**Written task**
Copy the lines holding the word "scene", all of them.
=== Supplied data ===
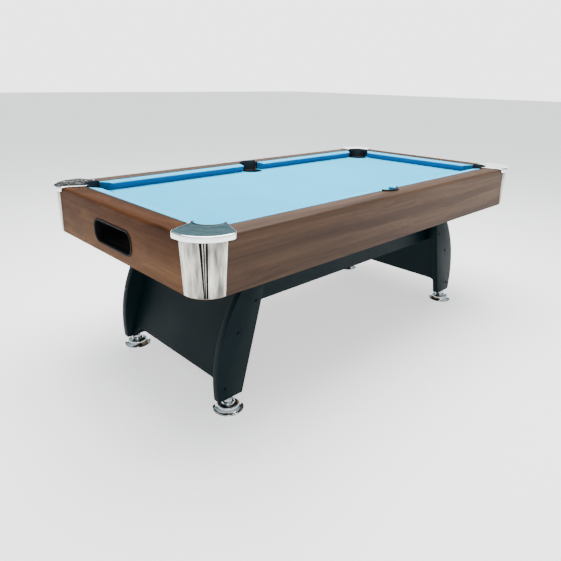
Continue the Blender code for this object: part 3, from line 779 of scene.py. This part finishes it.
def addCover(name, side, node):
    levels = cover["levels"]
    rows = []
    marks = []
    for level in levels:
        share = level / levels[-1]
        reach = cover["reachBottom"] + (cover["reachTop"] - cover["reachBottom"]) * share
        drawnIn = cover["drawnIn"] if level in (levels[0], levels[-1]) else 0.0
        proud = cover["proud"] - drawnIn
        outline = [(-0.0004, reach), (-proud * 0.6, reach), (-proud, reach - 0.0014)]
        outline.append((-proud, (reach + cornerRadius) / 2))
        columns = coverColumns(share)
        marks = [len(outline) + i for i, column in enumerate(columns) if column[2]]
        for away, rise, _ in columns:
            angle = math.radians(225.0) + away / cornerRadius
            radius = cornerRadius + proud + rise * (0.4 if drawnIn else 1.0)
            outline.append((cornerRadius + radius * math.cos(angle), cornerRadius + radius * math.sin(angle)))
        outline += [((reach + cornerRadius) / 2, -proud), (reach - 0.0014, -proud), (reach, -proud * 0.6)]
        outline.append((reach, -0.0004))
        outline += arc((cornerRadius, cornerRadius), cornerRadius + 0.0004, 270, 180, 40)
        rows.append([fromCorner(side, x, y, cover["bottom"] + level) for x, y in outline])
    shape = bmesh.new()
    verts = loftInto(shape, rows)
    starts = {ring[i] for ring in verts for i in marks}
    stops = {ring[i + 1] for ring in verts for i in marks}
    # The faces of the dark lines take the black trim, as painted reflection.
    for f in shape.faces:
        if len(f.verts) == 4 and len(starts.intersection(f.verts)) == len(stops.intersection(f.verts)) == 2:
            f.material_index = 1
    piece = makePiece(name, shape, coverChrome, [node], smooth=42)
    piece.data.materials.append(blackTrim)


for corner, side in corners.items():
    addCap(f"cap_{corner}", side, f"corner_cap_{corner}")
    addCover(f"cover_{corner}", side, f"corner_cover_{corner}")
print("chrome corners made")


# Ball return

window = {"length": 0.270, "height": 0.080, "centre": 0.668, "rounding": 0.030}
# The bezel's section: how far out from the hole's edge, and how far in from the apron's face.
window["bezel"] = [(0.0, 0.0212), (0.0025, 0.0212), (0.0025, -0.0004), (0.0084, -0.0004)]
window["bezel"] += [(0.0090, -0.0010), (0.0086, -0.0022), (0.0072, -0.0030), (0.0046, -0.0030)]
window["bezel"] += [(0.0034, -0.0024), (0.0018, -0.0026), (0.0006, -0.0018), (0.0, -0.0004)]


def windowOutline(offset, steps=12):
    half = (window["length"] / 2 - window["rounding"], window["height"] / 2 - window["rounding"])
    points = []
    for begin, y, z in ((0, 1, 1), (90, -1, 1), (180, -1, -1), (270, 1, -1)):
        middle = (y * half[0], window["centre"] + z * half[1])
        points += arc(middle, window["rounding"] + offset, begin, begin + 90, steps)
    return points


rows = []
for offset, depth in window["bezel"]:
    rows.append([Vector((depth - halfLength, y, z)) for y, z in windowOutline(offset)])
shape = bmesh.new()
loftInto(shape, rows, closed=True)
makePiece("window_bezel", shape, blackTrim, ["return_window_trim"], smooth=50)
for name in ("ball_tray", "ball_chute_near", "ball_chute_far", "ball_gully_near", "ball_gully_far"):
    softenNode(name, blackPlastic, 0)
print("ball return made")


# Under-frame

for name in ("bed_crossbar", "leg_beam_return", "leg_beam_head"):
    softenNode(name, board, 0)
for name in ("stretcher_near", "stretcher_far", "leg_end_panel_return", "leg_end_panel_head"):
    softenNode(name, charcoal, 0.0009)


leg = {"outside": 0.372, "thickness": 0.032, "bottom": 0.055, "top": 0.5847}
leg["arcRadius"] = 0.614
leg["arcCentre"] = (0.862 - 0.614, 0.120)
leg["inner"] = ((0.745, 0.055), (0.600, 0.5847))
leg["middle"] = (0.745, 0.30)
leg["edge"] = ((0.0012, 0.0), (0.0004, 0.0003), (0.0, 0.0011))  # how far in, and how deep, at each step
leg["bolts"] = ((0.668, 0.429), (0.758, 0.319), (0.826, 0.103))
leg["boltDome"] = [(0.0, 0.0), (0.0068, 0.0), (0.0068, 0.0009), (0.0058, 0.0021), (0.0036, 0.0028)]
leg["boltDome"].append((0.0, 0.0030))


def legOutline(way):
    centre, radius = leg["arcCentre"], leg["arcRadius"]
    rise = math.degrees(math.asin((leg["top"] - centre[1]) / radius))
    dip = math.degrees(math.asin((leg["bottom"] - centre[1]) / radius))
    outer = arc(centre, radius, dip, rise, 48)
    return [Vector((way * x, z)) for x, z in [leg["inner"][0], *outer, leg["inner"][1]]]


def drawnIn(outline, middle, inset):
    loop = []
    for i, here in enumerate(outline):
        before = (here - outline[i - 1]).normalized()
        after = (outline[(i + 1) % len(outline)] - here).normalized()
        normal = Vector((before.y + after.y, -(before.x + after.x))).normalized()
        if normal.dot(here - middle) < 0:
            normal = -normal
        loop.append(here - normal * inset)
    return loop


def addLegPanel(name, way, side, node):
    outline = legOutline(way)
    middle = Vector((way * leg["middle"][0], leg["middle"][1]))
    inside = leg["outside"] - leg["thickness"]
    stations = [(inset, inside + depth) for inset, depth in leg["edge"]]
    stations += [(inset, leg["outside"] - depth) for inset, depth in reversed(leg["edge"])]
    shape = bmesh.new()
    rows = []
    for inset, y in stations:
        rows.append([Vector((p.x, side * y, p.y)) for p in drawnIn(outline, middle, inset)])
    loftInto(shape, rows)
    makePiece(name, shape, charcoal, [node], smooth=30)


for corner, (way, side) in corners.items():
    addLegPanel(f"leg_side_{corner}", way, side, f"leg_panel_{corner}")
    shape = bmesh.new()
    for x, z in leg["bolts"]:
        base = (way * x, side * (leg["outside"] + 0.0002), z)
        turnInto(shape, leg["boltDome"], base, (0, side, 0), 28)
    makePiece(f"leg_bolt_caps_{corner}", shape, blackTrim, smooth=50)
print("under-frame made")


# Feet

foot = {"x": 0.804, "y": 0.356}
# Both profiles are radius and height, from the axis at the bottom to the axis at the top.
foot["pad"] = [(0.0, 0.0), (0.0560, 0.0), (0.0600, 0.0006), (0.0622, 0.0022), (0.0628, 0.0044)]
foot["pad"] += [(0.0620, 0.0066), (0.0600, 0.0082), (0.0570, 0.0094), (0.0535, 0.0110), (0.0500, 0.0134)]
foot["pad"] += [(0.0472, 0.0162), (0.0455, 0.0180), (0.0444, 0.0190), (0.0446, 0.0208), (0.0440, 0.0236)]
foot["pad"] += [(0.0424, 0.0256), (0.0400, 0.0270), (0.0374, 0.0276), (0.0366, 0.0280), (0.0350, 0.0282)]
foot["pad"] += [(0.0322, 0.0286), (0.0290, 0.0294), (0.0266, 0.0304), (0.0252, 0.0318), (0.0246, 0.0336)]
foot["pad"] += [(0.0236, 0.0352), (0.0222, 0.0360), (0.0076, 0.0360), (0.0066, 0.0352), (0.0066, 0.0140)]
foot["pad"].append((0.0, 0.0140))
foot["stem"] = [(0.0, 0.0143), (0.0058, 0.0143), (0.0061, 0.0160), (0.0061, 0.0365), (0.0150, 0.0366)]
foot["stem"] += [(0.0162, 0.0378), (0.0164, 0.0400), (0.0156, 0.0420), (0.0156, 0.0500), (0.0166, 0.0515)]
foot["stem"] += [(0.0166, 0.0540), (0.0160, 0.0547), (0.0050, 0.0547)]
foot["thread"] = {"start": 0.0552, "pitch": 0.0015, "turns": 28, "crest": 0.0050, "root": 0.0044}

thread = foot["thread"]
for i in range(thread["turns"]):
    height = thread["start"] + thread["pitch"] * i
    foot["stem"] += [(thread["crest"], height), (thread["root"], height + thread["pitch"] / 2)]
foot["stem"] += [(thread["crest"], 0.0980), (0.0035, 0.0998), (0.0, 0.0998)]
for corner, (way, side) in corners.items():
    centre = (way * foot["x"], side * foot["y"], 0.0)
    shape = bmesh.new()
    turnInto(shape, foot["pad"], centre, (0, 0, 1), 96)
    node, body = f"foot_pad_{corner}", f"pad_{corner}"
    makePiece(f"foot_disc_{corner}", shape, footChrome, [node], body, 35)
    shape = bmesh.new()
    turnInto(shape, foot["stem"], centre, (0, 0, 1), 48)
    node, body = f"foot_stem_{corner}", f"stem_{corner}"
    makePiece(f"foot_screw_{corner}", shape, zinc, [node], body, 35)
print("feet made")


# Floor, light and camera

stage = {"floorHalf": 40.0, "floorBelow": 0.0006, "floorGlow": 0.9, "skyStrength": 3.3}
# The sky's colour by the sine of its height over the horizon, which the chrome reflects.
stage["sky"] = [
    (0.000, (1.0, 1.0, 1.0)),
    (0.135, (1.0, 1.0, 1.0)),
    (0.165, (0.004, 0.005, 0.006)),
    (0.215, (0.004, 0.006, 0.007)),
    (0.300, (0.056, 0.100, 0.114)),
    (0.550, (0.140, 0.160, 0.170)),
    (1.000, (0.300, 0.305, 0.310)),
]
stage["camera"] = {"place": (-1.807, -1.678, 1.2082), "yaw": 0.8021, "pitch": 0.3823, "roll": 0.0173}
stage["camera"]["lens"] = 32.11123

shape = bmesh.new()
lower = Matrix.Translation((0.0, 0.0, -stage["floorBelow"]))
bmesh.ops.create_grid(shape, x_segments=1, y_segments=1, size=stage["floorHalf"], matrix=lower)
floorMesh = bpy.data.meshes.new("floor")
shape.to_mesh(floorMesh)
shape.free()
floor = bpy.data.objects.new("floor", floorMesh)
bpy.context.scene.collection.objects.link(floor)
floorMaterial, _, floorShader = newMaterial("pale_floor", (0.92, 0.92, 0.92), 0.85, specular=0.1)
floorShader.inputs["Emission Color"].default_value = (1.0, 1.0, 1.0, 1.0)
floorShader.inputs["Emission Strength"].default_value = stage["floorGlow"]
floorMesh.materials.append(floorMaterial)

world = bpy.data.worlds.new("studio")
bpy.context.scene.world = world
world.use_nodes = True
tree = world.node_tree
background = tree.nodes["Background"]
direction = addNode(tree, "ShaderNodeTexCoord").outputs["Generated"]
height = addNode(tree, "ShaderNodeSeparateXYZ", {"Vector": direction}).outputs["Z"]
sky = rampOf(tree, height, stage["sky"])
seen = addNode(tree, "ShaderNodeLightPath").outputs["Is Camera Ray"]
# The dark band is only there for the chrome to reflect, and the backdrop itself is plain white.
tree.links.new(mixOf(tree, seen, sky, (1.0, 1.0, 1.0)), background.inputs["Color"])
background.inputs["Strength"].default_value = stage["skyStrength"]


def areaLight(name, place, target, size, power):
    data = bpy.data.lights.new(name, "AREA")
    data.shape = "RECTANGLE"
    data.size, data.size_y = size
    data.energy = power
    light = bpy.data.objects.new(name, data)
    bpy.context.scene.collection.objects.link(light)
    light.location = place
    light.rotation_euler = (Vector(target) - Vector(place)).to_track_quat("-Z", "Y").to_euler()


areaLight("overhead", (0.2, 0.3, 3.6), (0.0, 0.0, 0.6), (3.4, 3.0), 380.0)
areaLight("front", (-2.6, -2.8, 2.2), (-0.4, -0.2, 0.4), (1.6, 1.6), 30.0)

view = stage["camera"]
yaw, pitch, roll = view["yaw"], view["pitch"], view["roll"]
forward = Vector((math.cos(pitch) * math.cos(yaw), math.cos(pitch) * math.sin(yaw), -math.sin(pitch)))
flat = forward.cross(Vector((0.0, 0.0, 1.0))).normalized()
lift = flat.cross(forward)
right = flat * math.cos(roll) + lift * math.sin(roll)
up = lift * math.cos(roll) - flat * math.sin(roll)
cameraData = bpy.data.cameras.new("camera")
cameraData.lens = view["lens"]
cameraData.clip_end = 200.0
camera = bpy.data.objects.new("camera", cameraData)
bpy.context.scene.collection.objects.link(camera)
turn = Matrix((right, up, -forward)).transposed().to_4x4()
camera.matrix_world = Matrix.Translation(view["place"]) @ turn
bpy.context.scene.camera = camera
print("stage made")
===
**Exercise output**
Continue the Blender code for this object: part 3, from line 779 of scene.py. This part finishes it.
bpy.context.scene.collection.objects.link(floor)
bpy.context.scene.world = world
    bpy.context.scene.collection.objects.link(light)
bpy.context.scene.collection.objects.link(camera)
bpy.context.scene.camera = camera